WORK TO COMPLETE.
Scan the following material for the string "bodies" and copy each line in which it appears.

SOURCE MATERIAL.
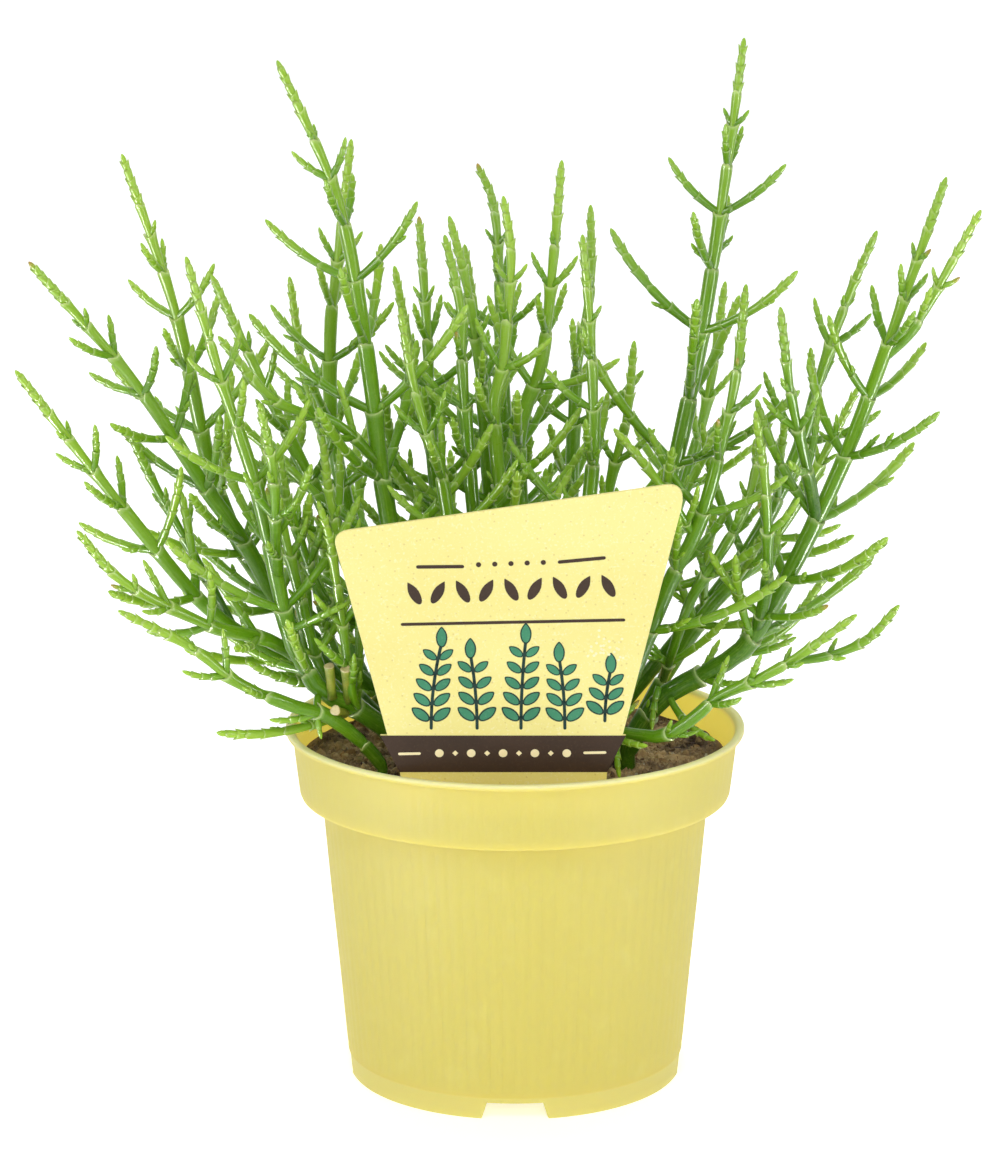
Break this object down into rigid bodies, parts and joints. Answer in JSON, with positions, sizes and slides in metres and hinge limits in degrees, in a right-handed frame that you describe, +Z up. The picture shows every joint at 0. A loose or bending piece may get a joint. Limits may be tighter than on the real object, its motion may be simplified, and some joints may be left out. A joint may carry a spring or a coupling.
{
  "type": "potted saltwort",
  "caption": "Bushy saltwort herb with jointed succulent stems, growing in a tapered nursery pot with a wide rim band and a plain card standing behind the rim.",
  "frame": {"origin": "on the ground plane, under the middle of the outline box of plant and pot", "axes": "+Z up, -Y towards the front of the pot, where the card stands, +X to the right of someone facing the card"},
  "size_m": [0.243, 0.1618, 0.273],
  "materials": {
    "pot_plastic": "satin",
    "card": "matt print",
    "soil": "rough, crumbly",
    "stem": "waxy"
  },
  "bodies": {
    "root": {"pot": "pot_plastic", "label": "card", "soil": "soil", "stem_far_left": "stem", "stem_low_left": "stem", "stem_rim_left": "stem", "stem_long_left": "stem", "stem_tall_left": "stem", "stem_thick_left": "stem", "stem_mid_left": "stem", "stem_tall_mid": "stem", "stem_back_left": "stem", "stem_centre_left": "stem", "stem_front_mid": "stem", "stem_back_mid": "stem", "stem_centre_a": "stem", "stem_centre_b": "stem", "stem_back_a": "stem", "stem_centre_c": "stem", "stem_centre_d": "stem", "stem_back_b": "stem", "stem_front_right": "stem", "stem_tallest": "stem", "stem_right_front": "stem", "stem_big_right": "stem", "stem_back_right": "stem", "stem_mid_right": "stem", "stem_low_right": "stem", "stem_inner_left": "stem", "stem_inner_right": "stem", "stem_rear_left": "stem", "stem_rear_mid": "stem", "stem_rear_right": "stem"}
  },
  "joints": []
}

CORRECT ANSWER.
Break this object down into rigid bodies, parts and joints. Answer in JSON, with positions, sizes and slides in metres and hinge limits in degrees, in a right-handed frame that you describe, +Z up. The picture shows every joint at 0. A loose or bending piece may get a joint. Limits may be tighter than on the real object, its motion may be simplified, and some joints may be left out. A joint may carry a spring or a coupling.
  "bodies": {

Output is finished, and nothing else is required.